The number of people older than 64 in San Luis Obispo County increased by 5.6% in 2021 and makes up 21.5% of the population in SLO County compared to 15.1% of the overall population in California.

The more worrisome statistic for the San Luis Obispo County economy is that of the working-age population, categorized as 25 to 64-year-olds.

In 2021, San Luis Obispo County saw that population drop by 4.4%. That demographic makes up 53.4% of California’s overall population but only 46.1% of the population in San Luis Obispo County — and the number continues to shrink.

Osman says inland communities have been adding population at a rate four times that of coastal communities.

“Inland communities have been adding housing at three times the rate that has been the case in the coastal communities," he said.

Osman pointed out that California has a deficit when it comes to lower-income workers — especially in coastal areas where the cost of living is high and housing is often unattainable.
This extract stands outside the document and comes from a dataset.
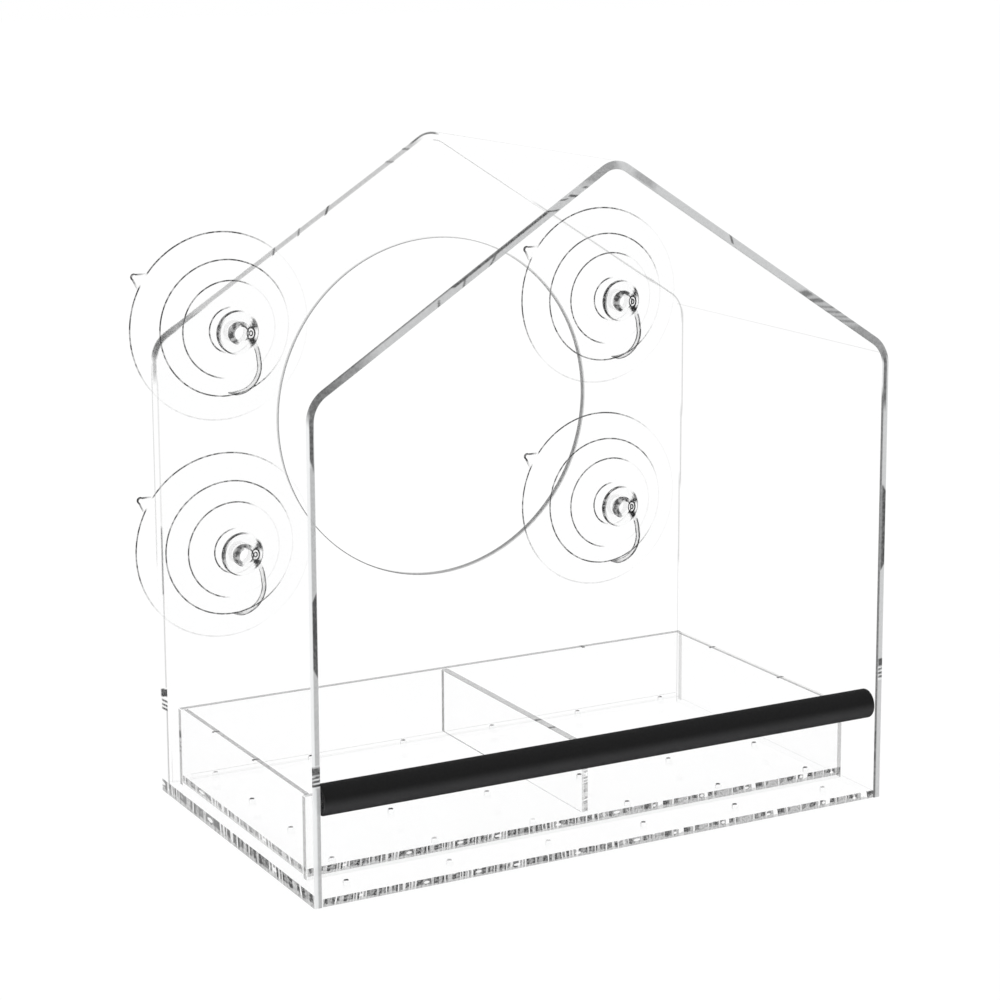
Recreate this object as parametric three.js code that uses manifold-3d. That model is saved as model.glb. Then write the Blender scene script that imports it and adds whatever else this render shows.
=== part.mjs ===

“250,000 more low-income workers who have left the state than have moved to the state over a 10-year period,” Osman said.

He says the mass exodus could be blamed on the rising cost of housing.

“We don’t build multi-family in small economies in California. We don’t,” said Chris Thornberg, Beacon Economics Founding Principal.

Thornberg stressed the importance of building multi-family housing to attract certain demographics in the workforce including recent college graduates, young families and entry-level workers.

“These folks need apartments. You’re not going to buy a home when you’re 27. You shouldn’t. But if you want those people here to start businesses and continue to be part of this community and eventually buy one of those homes, you have to start with apartments,” Thornberg said.

In conclusion, economists said that San Luis Obispo County has the foundation for a strong economy but the current trend of younger workers moving away is not sustainable and for local growth to continue, the region needs to do a better job of providing housing for its workers.